TokenDance: Token-to-Token Music-to-Dance Generation with Bidirectional Mamba
Abstract
Music-to-dance generation has broad applications in virtual reality, dance education, and digital character animation. However, the limited coverage of existing 3D dance datasets confines current models to a narrow subset of music styles and choreographic patterns, resulting in poor generalization to real-world music. Consequently, generated dances often become overly simplistic and repetitive, substantially degrading expressiveness and realism. To tackle this problem, we present TokenDance, a two-stage music-to-dance generation framework that explicitly addresses this limitation through dual-modality tokenization and efficient token-level generation.
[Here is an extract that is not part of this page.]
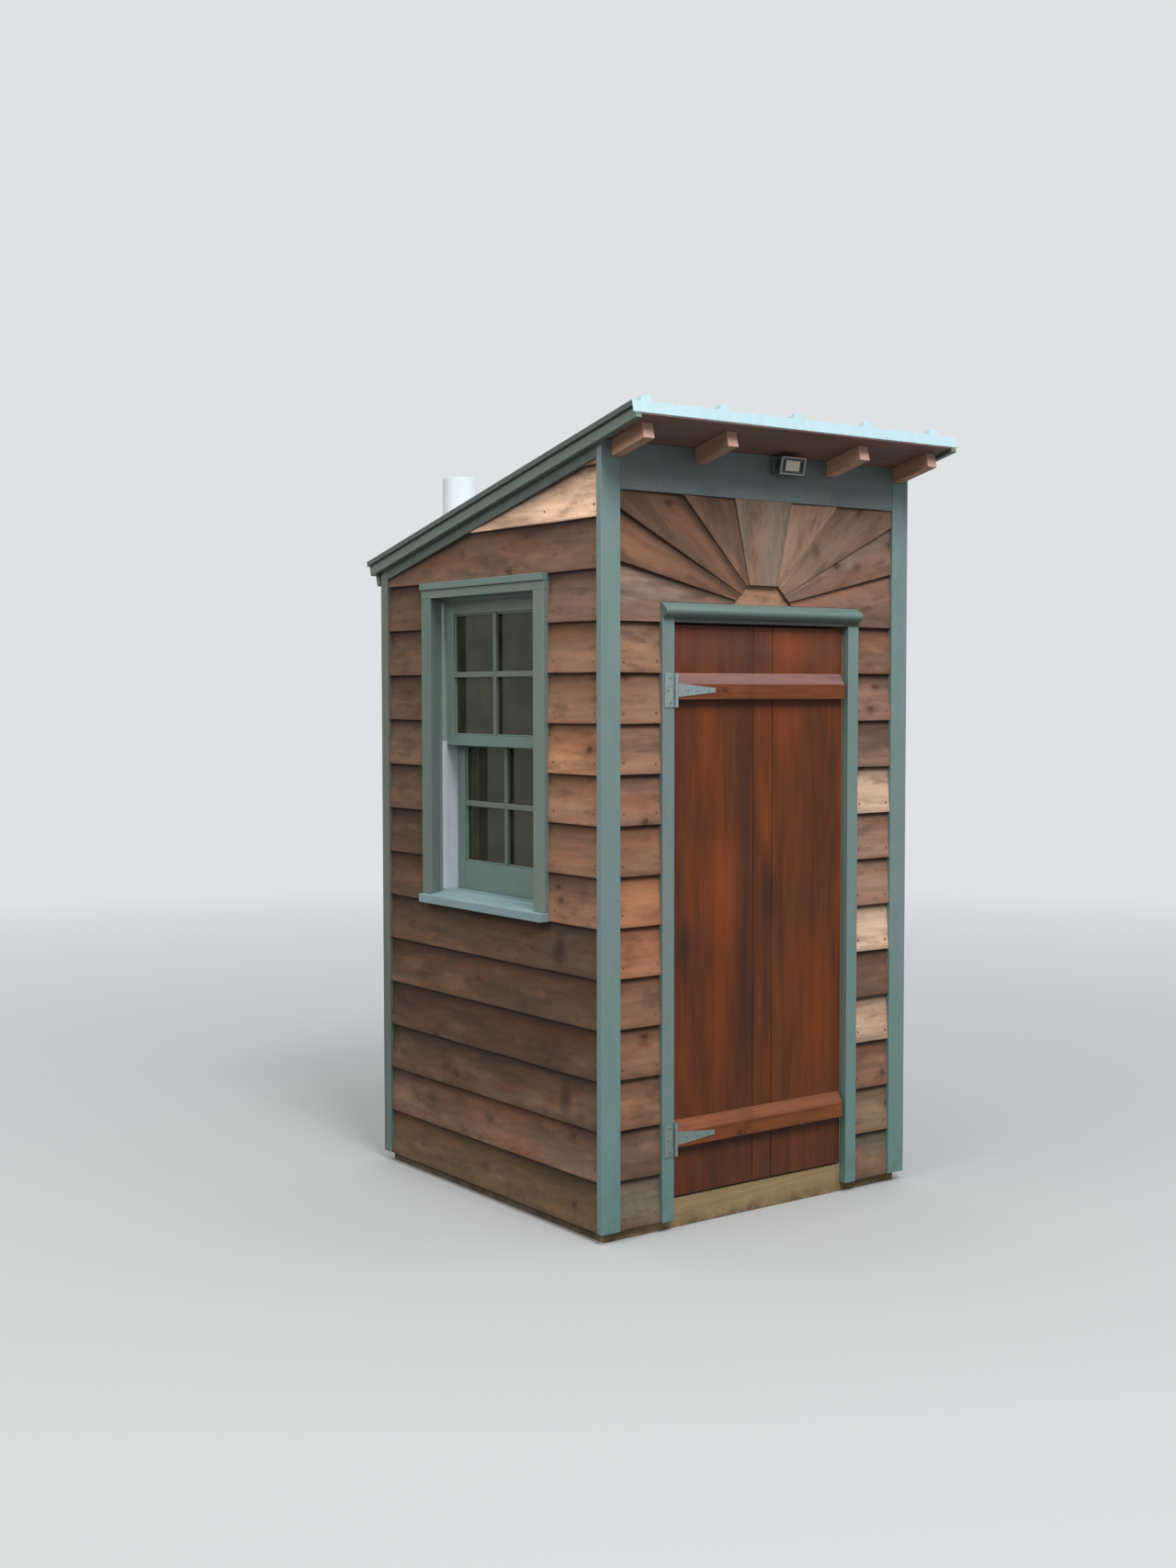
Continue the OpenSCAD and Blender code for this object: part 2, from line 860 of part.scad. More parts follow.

In the first stage, we discretize both dance and music using Finite Scalar Quantization, where dance motions are factorized into upper and lower-body components with kinematic-dynamic constraints, and music is decomposed into semantic and acoustic features with dedicated codebooks to capture choreography-specific structures. In the second stage, we introduce a Local-Global-Local token-to-token generator built on a Bidirectional Mamba backbone, enabling coherent motion synthesis, strong music-dance alignment, and efficient non-autoregressive inference. Extensive experiments demonstrate that TokenDance achieves overall state-of-the-art (SOTA) performance in both generation quality and inference speed, highlighting its effectiveness and practical value for real-world music-to-dance applications.